Byron and I had been living together for almost two years. With Byron's support I'd started No Saints, an ethical shoe company, we'd bought a home and had begun talking about marriage and children. My mum, back home in Brazil where I was born, was waiting for us to announce our engagement. I had a strong feeling something life-changing was going to happen in Europe.

We strolled through London's fairytale laneways and the historic gardens in spring, walked hand-in-hand by the Art Nouveau bridges and palaces in Budapest and swam in the Adriatic beneath the lighthouse and ramparts of Dubrovnik's ancient walled city. It was heaven, but the best was yet to come.

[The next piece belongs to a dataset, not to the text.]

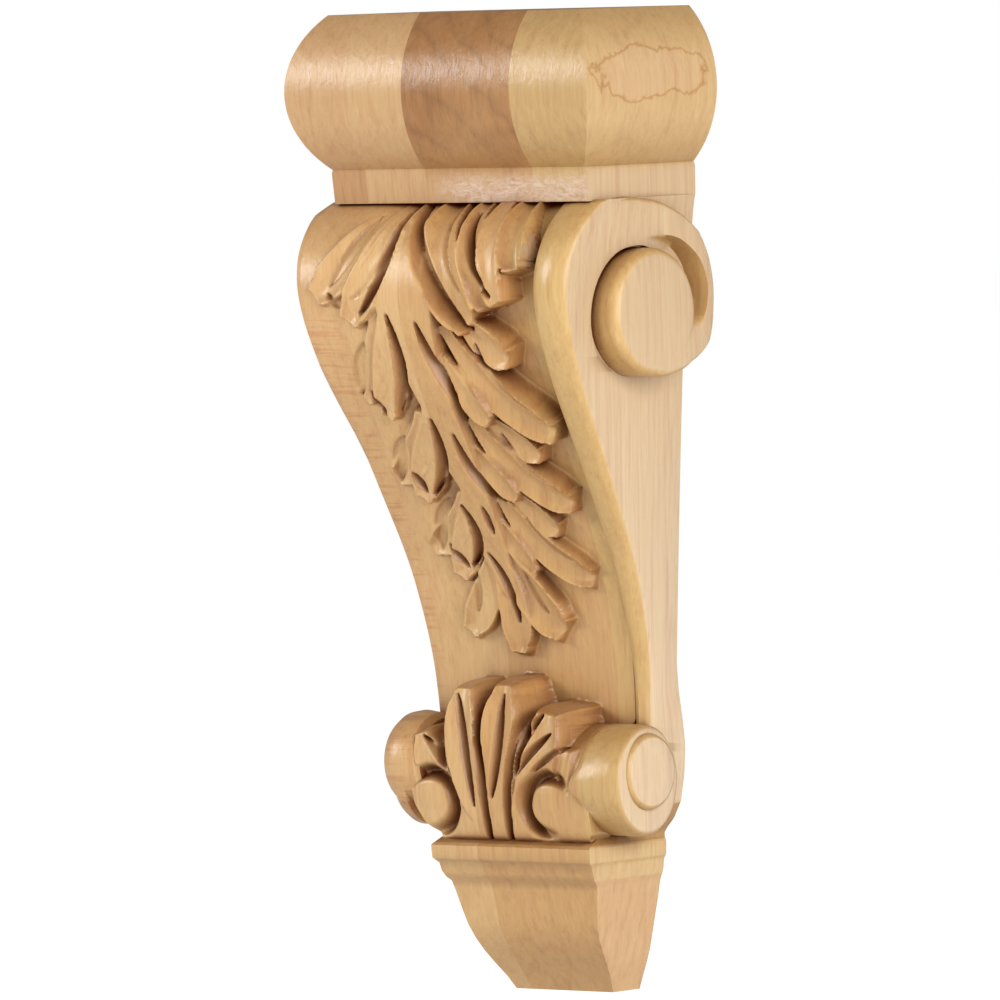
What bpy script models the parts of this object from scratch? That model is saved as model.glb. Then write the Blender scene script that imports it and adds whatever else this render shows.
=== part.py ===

We squeezed in a stopover in Barcelona, my favourite city in the world. Sun-kissed cobblestone streets and tiled footpaths, stunning architecture, incredible museums, art everywhere, music everywhere and delicious local cuisine. Byron knew it was a fantasy of mine to live there one day.

Up early the next morning, we set out for a vegan cafe in the Gothic Quarter, a kilometre from our hotel. We got a little lost, and finally popped out on Via Laietana. Our destination was just minutes away, but we never made it.

Unbeknownst to Byron and I, an ugly fight had broken out down by the waterfront. The police had been called and a squad car was already racing to the scene. No siren, just flashing lights, all but invisible in the streaming sunshine.